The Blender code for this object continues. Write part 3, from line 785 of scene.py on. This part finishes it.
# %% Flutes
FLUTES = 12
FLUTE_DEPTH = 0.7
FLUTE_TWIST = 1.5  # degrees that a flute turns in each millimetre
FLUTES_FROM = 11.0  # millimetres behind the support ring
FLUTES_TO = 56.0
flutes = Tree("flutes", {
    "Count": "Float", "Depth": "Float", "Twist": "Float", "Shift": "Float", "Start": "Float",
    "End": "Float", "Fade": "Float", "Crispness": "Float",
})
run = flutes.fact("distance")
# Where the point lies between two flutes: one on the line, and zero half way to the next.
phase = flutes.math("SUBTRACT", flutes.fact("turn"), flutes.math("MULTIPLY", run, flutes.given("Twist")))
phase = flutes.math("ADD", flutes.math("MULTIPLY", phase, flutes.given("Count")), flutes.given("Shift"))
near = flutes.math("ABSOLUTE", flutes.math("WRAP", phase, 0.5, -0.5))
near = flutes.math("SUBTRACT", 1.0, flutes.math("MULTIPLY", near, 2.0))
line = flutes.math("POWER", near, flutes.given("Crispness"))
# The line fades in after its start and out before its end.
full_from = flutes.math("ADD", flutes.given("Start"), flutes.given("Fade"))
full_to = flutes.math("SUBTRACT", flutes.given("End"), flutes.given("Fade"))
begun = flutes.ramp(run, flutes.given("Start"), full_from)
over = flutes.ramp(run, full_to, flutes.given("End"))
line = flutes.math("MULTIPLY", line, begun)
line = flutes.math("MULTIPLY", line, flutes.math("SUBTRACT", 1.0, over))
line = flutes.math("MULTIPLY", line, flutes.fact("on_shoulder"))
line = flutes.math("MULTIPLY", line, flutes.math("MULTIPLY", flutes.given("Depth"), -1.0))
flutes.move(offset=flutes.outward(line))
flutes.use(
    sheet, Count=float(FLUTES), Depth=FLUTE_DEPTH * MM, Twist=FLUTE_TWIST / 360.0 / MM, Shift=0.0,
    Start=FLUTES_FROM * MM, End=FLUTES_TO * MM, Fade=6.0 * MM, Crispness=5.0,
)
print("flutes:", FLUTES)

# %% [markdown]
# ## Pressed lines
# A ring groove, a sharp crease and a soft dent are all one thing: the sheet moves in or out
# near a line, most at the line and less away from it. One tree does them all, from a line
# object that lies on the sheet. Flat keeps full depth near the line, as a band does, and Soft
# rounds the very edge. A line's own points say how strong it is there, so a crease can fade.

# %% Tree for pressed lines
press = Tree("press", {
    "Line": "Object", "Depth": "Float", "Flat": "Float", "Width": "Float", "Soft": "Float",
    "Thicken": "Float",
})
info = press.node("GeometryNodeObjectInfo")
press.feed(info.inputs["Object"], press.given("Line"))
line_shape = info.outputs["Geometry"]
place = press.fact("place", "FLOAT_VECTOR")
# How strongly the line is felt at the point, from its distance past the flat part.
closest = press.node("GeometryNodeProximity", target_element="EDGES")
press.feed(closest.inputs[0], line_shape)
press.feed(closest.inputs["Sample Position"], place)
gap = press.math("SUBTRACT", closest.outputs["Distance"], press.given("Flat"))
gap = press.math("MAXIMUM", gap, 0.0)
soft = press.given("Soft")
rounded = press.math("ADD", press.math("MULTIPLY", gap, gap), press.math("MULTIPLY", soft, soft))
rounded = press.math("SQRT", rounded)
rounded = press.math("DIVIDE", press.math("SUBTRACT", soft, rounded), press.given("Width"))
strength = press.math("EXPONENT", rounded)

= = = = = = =

WHAT YOU SHOULD DO. Please reproduce each line exactly as written.

OUTPUT FOR THIS TASK.
The Blender code for this object continues. Write part 3, from line 785 of scene.py on. This part finishes it.
# %% Flutes
FLUTES = 12
FLUTE_DEPTH = 0.7
FLUTE_TWIST = 1.5  # degrees that a flute turns in each millimetre
FLUTES_FROM = 11.0  # millimetres behind the support ring
FLUTES_TO = 56.0
flutes = Tree("flutes", {
    "Count": "Float", "Depth": "Float", "Twist": "Float", "Shift": "Float", "Start": "Float",
    "End": "Float", "Fade": "Float", "Crispness": "Float",
})
run = flutes.fact("distance")
# Where the point lies between two flutes: one on the line, and zero half way to the next.
phase = flutes.math("SUBTRACT", flutes.fact("turn"), flutes.math("MULTIPLY", run, flutes.given("Twist")))
phase = flutes.math("ADD", flutes.math("MULTIPLY", phase, flutes.given("Count")), flutes.given("Shift"))
near = flutes.math("ABSOLUTE", flutes.math("WRAP", phase, 0.5, -0.5))
near = flutes.math("SUBTRACT", 1.0, flutes.math("MULTIPLY", near, 2.0))
line = flutes.math("POWER", near, flutes.given("Crispness"))
# The line fades in after its start and out before its end.
full_from = flutes.math("ADD", flutes.given("Start"), flutes.given("Fade"))
full_to = flutes.math("SUBTRACT", flutes.given("End"), flutes.given("Fade"))
begun = flutes.ramp(run, flutes.given("Start"), full_from)
over = flutes.ramp(run, full_to, flutes.given("End"))
line = flutes.math("MULTIPLY", line, begun)
line = flutes.math("MULTIPLY", line, flutes.math("SUBTRACT", 1.0, over))
line = flutes.math("MULTIPLY", line, flutes.fact("on_shoulder"))
line = flutes.math("MULTIPLY", line, flutes.math("MULTIPLY", flutes.given("Depth"), -1.0))
flutes.move(offset=flutes.outward(line))
flutes.use(
    sheet, Count=float(FLUTES), Depth=FLUTE_DEPTH * MM, Twist=FLUTE_TWIST / 360.0 / MM, Shift=0.0,
    Start=FLUTES_FROM * MM, End=FLUTES_TO * MM, Fade=6.0 * MM, Crispness=5.0,
)
print("flutes:", FLUTES)

# %% [markdown]
# ## Pressed lines
# A ring groove, a sharp crease and a soft dent are all one thing: the sheet moves in or out
# near a line, most at the line and less away from it. One tree does them all, from a line
# object that lies on the sheet. Flat keeps full depth near the line, as a band does, and Soft
# rounds the very edge. A line's own points say how strong it is there, so a crease can fade.

# %% Tree for pressed lines
press = Tree("press", {
    "Line": "Object", "Depth": "Float", "Flat": "Float", "Width": "Float", "Soft": "Float",
    "Thicken": "Float",
})
info = press.node("GeometryNodeObjectInfo")
press.feed(info.inputs["Object"], press.given("Line"))
line_shape = info.outputs["Geometry"]
place = press.fact("place", "FLOAT_VECTOR")
# How strongly the line is felt at the point, from its distance past the flat part.
closest = press.node("GeometryNodeProximity", target_element="EDGES")
press.feed(closest.inputs[0], line_shape)
press.feed(closest.inputs["Sample Position"], place)
gap = press.math("SUBTRACT", closest.outputs["Distance"], press.given("Flat"))
gap = press.math("MAXIMUM", gap, 0.0)
soft = press.given("Soft")
rounded = press.math("ADD", press.math("MULTIPLY", gap, gap), press.math("MULTIPLY", soft, soft))
rounded = press.math("SQRT", rounded)
rounded = press.math("DIVIDE", press.math("SUBTRACT", soft, rounded), press.given("Width"))
strength = press.math("EXPONENT", rounded)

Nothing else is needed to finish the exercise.